Because HOONO was not a well-studied molecule, another
key was using state-of-the-art theoretical calculations; for this, the authors
enlisted Anne McCoy, professor of chemistry at The Ohio State University.
“Solving this atmospheric chemistry problem required us to use many tools from
modern chemical physics,” says Okumura.
"This work was the synthesis of two very different
and difficult experiments," adds Andrew Mollner, the Science paper's first author and a
former Caltech graduate student who is now at the Aerospace Corporation.
"While neither experiment in isolation provided definitive results, by
combining the two data sets, the parameters needed for air-quality models could
be precisely determined."
In the end, what they found was that the loss of OH and
NO2 is slower than what was previously thought—although the
reactions are fast, fewer of the radicals are going into the nitric acid sink
than had been supposed, and more of it is ending up as HOONO. "This means
less of the OH and NO2 go away, leading to proportionately more
ozone, mostly in polluted areas," Okumura says.
Just how much more? To try to get a handle on how their
results might affect predictions of ozone levels, they turned to Robert Harley,
professor of environmental engineering at the University of California,
Berkeley, and William Carter, a research chemist at the University of
California, Riverside—both experts in atmospheric modeling—to look at the
ratio's impact on predictions of ozone concentrations in various parts of Los
Angeles during the summer of 2010.
The result: "In the most polluted areas of L.A.," says Okumura,
"they calculated up to 10% more ozone production when they used the new
rate for nitric acid formation."
Okumura adds that this strong effect would only occur
during the times of the year when it's most polluted, not all year long. Still,
he says, considering the significant health hazards ozone can have—recent research
has reported that a 10 ppb increase in ozone concentration may lead to a four
percent increase in deaths from respiratory causes—any increase in expected
ozone levels will be important to "people who regulate emissions and
evaluate health risks." The precision of these results reduces the
uncertainty in the models—an important step in the ongoing effort to improve
the accuracy of the models used by those policymakers.
Okumura believes that this work will cause other
scientists to reevaluate recommendations made to modelers as to the best
parameters to use.

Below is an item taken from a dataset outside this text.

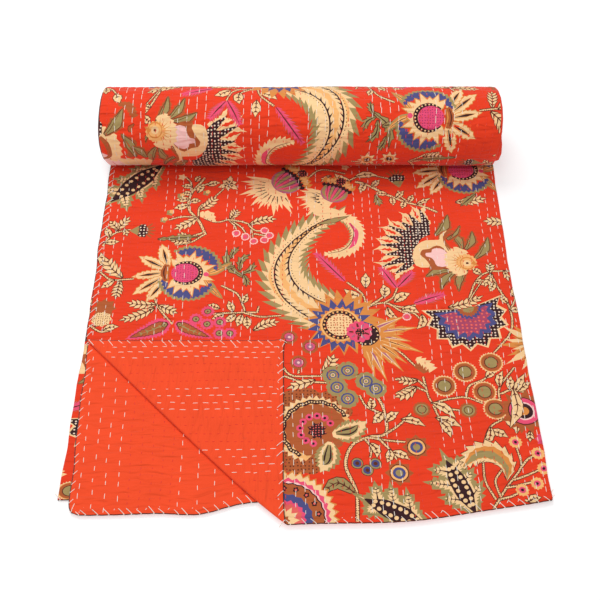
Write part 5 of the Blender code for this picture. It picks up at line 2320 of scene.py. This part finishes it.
@dataclass
class Stitching:
    """All the stitches: running stitches in rows along the quilt, and whip stitches round its edge."""

    strip: FoldedStrip
    quilting: Quilting
    period: float = 0.0132
    stitch: float = 0.0086
    red_period: float = 0.0085
    red_stitch: float = 0.0048
    whip_period: float = 0.0130
    thread: float = 0.00085
    # How high a running stitch's curve is pulled, and how many thread widths its ends sink.
    arch: float = 0.00075
    sunk: float = 0.55
    # The second layer's stitches lie further apart, and the plain side shows a little less of each stitch.
    second_spread: float = 1.32
    plain_share: float = 0.86
    seed: int = 11

    def along_rows(
        self, rows: Sequence[float], low: float, high: float, period: float, keep: Callable, rng: Dice
    ) -> Array:
        """Places of stitches in rows.

        Args:
            rows: each row's length across.
            low: where the rows start along the cloth.
            high: where they end.
            period: from one stitch to the next.
            keep: true for the places that are sewn.
            rng: the source of the small differences that a hand makes.

        Returns:
            One row of across and along for each stitch.
        """
        found = []
        for across in rows:
            count = int((high - low) / period)
            along = low + period * (rng.random() + np.arange(count) + rng.normal(0, 0.10, count))
            drift = 0.0011 * np.sin(along * 31 + across * 50) + rng.normal(0, 0.0004, count)
            found.append(np.stack([across + drift, along], axis=1))
        places = np.concatenate(found)
        return places[keep(places[:, 0], places[:, 1]) & (places[:, 1] < high)]

    def runs(
        self, name: str, places: Array, side: int, length: float, thread: Material, rng: Dice
    ) -> Object:
        """Sews running stitches.

        Args:
            name: the piece's name.
            places: their middles on the cloth.
            side: 1 on the printed side, -1 on the plain one.
            length: a stitch's length.
            thread: the thread's material.
            rng: the source of the small differences.

        Returns:
            The piece.
        """
        at, normal, north = self.strip.surface(*places.T, side * self.strip.thickness / 2, self.quilting.puff)
        lie = north + np.cross(north, normal) * rng.normal(0, 0.035, (len(places), 1))
        size = np.clip(rng.normal(1, 0.10, len(places)), 0.75, 1.25)
        low = -self.sunk * self.thread
        strand = ((-length / 2, 0.0, low), (0.0, 0.0, self.arch), (length / 2, 0.0, low))
        tree = StitchTree(f"{name}_tree", [strand], self.thread)
        return tree.sew(name, at, side * normal, lie, size, thread)

    def running(self, white: Material, red: Material) -> list[Object]:
        """Sews all the rows, on the sides of the cloth that can be seen.

        Args:
            white: the white thread.
            red: the red thread.

        Returns:
            The pieces.
        """
        strip, w, corner = self.strip, self.strip.layer, self.strip.turned_back
        rng = np.random.default_rng(self.seed)
        start = 0.006
        roll_end = strip.flat_run + 2 * math.pi * strip.roll_radius - 0.004
        made = []
        for kind, thread, period, length in (
            (Thread.WHITE, white, self.period, self.stitch),
            (Thread.RED, red, self.red_period, self.red_stitch),
        ):
            top, roll, flap, second = (
                [u for u, sewn in rows if sewn is kind]
                for rows in (
                    self.quilting.rows(start, w - 0.006),
                    self.quilting.rows(w + 0.008, 2 * w - 0.006),
                    self.quilting.corner_rows(),
                    self.quilting.second_rows(),
                )
            )
            printed = [
                self.along_rows(top, start, strip.flat_run, period, lambda u, v: u + v > corner + 0.012, rng),
                self.along_rows(roll, strip.flat_run, roll_end, period, lambda u, v: v > 0, rng),
            ]
            made.append(
                self.runs(f"{kind.value}_running_stitches", np.concatenate(printed), 1, length, thread, rng)
            )
            flap = [u for u in flap if u < corner - 0.03]
            second = [strip.width - u for u in second]
            wide = period * self.second_spread
            plain = [
                self.along_rows(flap, start, corner, period, lambda u, v: u + v < corner - 0.014, rng),
                self.along_rows(
                    second, start, corner, wide, lambda u, v: strip.width - u + v < corner - 0.002, rng
                ),
            ]
            name = f"{kind.value}_backing_stitches"
            made.append(self.runs(name, np.concatenate(plain), -1, length * self.plain_share, thread, rng))
        return made

    def whipped(self, white: Material) -> Object:
        """Sews the slanting stitches that bind the cloth's edge, wherever the edge can be seen.

        Args:
            white: the white thread.

        Returns:
            The piece.
        """
        strip, rng = self.strip, np.random.default_rng(self.seed + 1)
        long = strip.flat_run + 0.02
        places, out = [], []
        for start, run, length, outward in (
            ((0, 0), (0, 1), long, (-1.0, 0)),
            ((strip.width, 0), (0, 1), long, (1.0, 0)),
            ((0, 0), (1, 0), strip.width, (0, -1.0)),
        ):
            count = int(length / self.whip_period)
            t = self.whip_period * (0.35 + np.arange(count) + rng.normal(0, 0.13, count))
            places.append(np.stack([start[0] + run[0] * t, start[1] + run[1] * t], axis=1))
            out.append(np.tile(outward, (count, 1)))
        places, out = np.concatenate(places), np.concatenate(out)
        at, normal, north = strip.surface(*places.T, 0.0, self.quilting.puff)
        lie = np.cross(north, normal) * out[:, :1] + north * out[:, 1:]
        size = np.clip(rng.normal(1, 0.13, len(places)), 0.7, 1.3)
        face = strip.thickness / 2
        # Over the printed side, round the edge, and under the plain side.
        strands = (
            (
                (-0.0068, -0.0064, face - 0.0004), (-0.003, -0.0024, face + 0.0011),
                (0.0007, 0.0014, face - 0.0002),
            ),
            ((0.0004, 0.0011, face + 0.0002), (0.0015, 0.0004, 0.0), (0.0004, -0.0003, -face - 0.0002)),
            (
                (0.0007, -0.0006, 0.0002 - face), (-0.003, 0.003, -face - 0.001),
                (-0.0068, 0.0068, 0.0004 - face),
            ),
        )
        stitch = StitchTree("whip_stitch", strands, self.thread, steps=4)
        return stitch.sew("whip_stitches", at, normal, lie, size, white)


# ---------------- the studio


@dataclass
class Studio:
    """A pale floor, soft light from above and the camera."""

    floor_half: float = 6.0
    floor_colour: str = "#C8C8C8"
    floor_glow: float = 0.5
    sky_strength: float = 0.45
    camera_place: tuple[float, float, float] = (-0.0067, -0.8422, 1.142)
    camera_tilt: float = 36.4
    focal: float = 63.0
    # Name, place, turn in degrees, and power in watts of each lamp.
    lamps: tuple = (
        ("overhead_softbox", (-0.40, 0.75, 1.8), (-20.0, -13.0, 0.0), 18.0),
        ("front_softbox", (-0.1, -0.6, 1.8), (18.0, -3.0, 0.0), 10.0),
    )
    lamp_width: float = 1.0

    def build(self) -> None:
        """Makes the floor, lights, sky and camera."""
        shape = bmesh.new()
        bmesh.ops.create_grid(shape, x_segments=1, y_segments=1, size=self.floor_half)
        floor = bpy.data.meshes.new("floor")
        shape.to_mesh(floor)
        shape.free()
        material, _, shader = new_material("matt_white_floor")
        shader.inputs["Base Color"].default_value = linear(self.floor_colour)
        shader.inputs["Roughness"].default_value = 0.9
        shader.inputs["Emission Color"].default_value = linear("#FFFFFF")
        shader.inputs["Emission Strength"].default_value = self.floor_glow
        floor.materials.append(material)
        ground = make_object("floor", floor)
        for name, place, turn, power in self.lamps:
            lamp = bpy.data.lights.new(name, "AREA")
            lamp.shape = "SQUARE"
            lamp.size = self.lamp_width
            lamp.energy = power
            thing = make_object(name, lamp)
            thing.location = place
            thing.rotation_euler = [math.radians(angle) for angle in turn]
        scene = bpy.context.scene
        scene.world = bpy.data.worlds.new("studio_sky")
        scene.world.use_nodes = True
        back = scene.world.node_tree.nodes["Background"]
        back.inputs["Color"].default_value = linear("#FFFFFF")
        back.inputs["Strength"].default_value = self.sky_strength
        scene.camera = make_object("camera", bpy.data.cameras.new("camera"))
        scene.camera.data.lens = self.focal
        scene.camera.location = self.camera_place
        scene.camera.rotation_euler = (math.radians(self.camera_tilt), 0.0, 0.0)
        scene.view_settings.view_transform = "Standard"


def main() -> None:
    """Builds the quilt, its stitches and the studio."""
    Studio().build()
    log.info("studio ready")
    strip = FoldedStrip()
    quilting = Quilting(strip)
    cloth = KanthaQuilt(strip, quilting).build()
    white = SewingThread("white_cotton_thread", "#F6EBDD").build()
    red = SewingThread("red_cotton_thread", "#E8361C").build()
    stitching = Stitching(strip, quilting)
    stitches = [*stitching.running(white, red), stitching.whipped(white)]
    for piece in (cloth, *stitches):
        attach(piece, "root")
    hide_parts("quilt")
    log.info("quilt ready: %d pieces", 1 + len(stitches))


if __name__ == "__main__":
    main()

For the team, however, the next step is to start looking at
"a wider range of atmospheric conditions where this reaction may also be
very important."
Sander agrees. "The present work focused on
atmospheric conditions related to urban smog—i.e., relatively warm temperatures
and high atmospheric pressure," he says. "But the OH + NO2
reaction is important at many other altitudes. Future work by the two groups
will focus on the parts of the atmosphere affected by long-range transport of
pollution by high-altitude winds (the middle and upper troposphere) and where
ozone depletion from man-made substances is important (the stratosphere)."

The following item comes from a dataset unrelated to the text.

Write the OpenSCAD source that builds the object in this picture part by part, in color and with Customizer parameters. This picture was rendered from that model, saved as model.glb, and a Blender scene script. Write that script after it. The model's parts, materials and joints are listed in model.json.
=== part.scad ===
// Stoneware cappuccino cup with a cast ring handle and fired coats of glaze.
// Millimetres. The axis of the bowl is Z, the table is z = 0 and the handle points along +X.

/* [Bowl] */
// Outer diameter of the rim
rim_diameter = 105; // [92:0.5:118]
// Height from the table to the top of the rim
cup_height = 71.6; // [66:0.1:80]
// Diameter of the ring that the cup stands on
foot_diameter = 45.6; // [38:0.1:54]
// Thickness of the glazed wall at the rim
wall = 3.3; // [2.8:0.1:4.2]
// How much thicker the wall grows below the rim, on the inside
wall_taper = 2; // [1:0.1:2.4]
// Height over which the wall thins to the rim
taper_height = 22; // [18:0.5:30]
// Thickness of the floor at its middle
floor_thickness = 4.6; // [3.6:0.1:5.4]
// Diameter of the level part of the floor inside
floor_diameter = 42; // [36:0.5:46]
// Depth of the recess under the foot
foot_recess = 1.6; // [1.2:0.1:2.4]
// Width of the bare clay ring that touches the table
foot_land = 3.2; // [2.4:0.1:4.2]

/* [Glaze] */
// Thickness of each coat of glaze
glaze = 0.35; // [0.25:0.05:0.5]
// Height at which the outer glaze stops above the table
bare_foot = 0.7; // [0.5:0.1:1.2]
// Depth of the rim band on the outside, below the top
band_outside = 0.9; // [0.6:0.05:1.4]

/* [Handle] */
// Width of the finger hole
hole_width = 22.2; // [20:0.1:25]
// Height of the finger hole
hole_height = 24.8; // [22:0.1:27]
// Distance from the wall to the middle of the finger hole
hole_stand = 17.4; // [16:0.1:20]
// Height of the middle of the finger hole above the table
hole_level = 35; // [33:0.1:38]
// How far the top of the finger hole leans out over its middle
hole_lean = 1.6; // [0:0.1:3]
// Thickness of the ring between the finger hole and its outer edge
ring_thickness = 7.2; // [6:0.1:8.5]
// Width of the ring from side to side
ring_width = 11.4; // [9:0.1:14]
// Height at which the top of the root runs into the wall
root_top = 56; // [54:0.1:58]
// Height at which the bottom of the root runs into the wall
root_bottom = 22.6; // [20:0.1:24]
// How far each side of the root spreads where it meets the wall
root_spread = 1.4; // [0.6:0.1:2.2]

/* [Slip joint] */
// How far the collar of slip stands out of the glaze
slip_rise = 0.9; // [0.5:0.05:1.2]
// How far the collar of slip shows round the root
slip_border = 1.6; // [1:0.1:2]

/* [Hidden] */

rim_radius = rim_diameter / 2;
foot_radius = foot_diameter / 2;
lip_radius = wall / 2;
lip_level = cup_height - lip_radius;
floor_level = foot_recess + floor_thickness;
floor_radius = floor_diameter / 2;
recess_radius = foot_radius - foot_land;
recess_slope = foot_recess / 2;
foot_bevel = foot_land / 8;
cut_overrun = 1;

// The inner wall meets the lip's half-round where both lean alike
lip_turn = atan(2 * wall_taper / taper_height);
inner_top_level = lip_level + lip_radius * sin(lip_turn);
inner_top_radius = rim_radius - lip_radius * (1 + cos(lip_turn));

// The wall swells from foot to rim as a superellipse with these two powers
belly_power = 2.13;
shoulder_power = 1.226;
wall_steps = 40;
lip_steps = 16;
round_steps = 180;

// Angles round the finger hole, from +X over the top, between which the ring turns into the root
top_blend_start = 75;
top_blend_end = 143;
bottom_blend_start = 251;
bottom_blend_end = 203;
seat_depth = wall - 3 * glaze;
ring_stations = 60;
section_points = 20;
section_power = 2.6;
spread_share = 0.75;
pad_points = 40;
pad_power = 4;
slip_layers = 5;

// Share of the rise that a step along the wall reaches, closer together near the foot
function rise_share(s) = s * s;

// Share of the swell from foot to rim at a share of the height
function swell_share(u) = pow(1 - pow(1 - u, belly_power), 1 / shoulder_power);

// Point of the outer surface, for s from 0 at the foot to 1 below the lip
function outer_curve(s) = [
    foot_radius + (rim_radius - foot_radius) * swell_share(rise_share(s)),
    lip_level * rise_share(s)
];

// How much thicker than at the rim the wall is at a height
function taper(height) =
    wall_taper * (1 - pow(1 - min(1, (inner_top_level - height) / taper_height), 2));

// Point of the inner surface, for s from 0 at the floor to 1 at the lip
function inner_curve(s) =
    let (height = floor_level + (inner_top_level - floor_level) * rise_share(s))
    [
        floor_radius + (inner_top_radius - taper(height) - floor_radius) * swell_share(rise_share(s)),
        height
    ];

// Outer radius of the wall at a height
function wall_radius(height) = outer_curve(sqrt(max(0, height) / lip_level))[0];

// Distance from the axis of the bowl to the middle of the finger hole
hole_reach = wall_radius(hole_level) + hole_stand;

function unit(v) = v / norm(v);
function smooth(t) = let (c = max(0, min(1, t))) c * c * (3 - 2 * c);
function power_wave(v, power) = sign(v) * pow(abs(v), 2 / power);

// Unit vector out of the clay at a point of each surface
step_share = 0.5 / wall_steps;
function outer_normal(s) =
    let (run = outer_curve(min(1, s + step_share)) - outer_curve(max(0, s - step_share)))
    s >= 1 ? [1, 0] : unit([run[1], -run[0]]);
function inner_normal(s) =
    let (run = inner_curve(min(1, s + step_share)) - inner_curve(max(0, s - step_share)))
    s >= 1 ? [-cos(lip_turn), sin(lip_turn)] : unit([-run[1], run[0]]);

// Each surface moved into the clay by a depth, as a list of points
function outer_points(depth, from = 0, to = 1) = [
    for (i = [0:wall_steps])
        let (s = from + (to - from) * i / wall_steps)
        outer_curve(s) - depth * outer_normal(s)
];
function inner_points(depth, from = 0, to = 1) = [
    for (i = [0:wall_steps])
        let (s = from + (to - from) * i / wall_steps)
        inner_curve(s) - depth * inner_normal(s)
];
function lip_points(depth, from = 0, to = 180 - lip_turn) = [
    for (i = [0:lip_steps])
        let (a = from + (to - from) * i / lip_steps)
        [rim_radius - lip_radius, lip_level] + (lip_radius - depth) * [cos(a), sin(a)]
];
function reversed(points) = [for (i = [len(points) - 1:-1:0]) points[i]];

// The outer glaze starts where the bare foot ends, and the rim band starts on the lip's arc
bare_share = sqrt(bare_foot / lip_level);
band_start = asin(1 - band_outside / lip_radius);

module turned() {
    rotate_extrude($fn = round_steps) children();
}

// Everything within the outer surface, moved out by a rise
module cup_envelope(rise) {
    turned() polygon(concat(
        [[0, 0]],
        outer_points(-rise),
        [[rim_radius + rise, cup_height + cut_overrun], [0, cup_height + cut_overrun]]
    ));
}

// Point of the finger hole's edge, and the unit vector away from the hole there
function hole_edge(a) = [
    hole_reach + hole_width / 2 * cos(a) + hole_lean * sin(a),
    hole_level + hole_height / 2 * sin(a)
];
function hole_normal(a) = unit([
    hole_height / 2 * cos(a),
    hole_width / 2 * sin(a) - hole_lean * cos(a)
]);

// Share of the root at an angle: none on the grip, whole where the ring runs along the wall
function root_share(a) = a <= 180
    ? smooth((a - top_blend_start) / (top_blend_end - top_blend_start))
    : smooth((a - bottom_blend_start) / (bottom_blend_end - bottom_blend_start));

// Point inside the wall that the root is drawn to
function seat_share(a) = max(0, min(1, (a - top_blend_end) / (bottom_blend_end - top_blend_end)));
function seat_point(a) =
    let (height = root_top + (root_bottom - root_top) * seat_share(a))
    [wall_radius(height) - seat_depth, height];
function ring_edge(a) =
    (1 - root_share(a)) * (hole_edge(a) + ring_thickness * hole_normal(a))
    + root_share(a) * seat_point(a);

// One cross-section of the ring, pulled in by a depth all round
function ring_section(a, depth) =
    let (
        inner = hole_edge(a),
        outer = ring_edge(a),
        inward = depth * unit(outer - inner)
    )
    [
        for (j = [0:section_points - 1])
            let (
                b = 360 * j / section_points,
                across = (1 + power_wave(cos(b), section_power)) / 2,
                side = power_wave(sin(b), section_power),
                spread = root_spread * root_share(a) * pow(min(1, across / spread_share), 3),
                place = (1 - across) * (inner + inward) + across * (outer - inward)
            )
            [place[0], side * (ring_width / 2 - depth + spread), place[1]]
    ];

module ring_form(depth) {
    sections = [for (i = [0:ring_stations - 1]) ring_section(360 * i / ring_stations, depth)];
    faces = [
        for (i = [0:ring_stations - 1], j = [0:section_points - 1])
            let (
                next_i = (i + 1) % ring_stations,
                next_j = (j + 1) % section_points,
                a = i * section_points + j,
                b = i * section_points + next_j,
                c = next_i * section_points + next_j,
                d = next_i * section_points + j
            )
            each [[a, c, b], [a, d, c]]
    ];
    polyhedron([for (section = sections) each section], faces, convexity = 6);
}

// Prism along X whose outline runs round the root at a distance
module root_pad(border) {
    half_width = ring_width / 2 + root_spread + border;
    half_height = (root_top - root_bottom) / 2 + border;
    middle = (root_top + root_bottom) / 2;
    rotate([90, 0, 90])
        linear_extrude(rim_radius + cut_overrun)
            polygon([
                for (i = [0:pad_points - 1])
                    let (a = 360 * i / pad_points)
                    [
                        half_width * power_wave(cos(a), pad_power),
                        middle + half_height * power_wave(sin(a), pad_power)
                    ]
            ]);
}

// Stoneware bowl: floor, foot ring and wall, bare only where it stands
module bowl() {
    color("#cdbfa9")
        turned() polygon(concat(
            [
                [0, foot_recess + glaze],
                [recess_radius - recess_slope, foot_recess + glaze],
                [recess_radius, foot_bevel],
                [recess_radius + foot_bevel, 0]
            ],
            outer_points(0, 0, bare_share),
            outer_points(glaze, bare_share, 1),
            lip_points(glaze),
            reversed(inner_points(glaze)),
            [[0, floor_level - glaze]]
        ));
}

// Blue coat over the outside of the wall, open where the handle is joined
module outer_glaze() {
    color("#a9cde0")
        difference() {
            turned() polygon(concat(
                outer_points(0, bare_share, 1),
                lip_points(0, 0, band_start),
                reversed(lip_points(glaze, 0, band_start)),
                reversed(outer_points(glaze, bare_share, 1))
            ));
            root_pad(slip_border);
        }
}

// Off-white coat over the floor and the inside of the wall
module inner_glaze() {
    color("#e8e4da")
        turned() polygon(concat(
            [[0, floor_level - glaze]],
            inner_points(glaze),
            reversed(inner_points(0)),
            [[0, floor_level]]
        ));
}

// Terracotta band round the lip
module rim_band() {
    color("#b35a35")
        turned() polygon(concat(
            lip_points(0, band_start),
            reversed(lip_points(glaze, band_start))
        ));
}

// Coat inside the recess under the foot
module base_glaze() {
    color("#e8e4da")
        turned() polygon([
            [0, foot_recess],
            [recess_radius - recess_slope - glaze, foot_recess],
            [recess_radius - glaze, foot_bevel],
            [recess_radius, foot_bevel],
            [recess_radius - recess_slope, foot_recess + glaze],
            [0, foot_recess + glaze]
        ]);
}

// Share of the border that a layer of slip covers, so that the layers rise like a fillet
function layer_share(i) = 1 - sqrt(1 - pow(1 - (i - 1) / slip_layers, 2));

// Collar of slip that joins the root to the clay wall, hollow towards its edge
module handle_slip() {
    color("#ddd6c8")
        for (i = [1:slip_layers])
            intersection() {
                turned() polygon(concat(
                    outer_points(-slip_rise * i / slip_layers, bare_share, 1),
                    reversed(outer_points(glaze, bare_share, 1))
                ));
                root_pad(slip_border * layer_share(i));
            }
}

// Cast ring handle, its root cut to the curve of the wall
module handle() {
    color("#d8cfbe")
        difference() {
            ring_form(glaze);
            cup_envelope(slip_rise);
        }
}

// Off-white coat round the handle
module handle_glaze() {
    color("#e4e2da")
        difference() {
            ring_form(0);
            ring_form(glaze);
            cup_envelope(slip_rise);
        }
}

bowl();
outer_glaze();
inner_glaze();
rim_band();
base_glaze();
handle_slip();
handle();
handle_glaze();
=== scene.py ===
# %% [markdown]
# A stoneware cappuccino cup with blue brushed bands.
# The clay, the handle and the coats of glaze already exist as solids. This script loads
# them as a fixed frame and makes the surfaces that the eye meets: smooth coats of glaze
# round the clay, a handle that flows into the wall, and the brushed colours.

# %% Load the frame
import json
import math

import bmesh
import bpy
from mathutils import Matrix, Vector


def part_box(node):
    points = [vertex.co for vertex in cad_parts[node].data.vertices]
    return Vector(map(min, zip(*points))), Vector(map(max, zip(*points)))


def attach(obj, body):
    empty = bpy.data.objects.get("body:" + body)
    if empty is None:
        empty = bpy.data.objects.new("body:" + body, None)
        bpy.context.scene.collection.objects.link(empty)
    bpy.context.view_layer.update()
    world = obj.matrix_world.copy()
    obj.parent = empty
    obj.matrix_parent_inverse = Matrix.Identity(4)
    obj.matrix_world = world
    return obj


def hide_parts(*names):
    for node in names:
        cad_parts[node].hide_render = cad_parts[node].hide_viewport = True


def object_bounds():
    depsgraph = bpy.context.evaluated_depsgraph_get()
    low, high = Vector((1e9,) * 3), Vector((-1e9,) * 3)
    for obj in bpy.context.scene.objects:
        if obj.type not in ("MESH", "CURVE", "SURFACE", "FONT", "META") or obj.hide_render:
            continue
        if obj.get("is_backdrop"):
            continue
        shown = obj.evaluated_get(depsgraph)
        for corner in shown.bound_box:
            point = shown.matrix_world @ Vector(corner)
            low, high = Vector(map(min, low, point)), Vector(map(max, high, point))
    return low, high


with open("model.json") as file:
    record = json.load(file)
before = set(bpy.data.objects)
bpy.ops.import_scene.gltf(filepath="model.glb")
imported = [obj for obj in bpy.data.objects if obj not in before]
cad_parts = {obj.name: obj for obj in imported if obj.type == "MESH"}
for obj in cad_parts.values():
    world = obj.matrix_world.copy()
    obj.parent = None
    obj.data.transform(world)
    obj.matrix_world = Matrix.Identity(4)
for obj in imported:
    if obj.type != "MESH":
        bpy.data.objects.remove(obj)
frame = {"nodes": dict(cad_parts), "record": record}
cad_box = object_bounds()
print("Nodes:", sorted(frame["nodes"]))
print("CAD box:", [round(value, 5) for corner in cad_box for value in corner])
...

In addition to Okumura, Sander, Mollner, McCoy, Harley,
and Carter, the other authors on the Science
paper, "Rate of Gas Phase Association of Hydroxyl Radical and Nitrogen
Dioxide," are postdoctoral fellow Lin Feng and graduate student Matthew
Sprague, both from Caltech; former JPL postdoctoral researchers Sivakumaran
Valluvadasan, William Bloss, and Daniel Milligan; and postdoctoral fellow
Philip Martien from the University of California, Berkeley.
Their work was supported by
grants from NASA, the California Air Resources Board, and the National Science
Foundation, and by a NASA Earth Systems Science Fellowship and a Department of
Defense National Defense Science and Engineering Graduate Fellowship.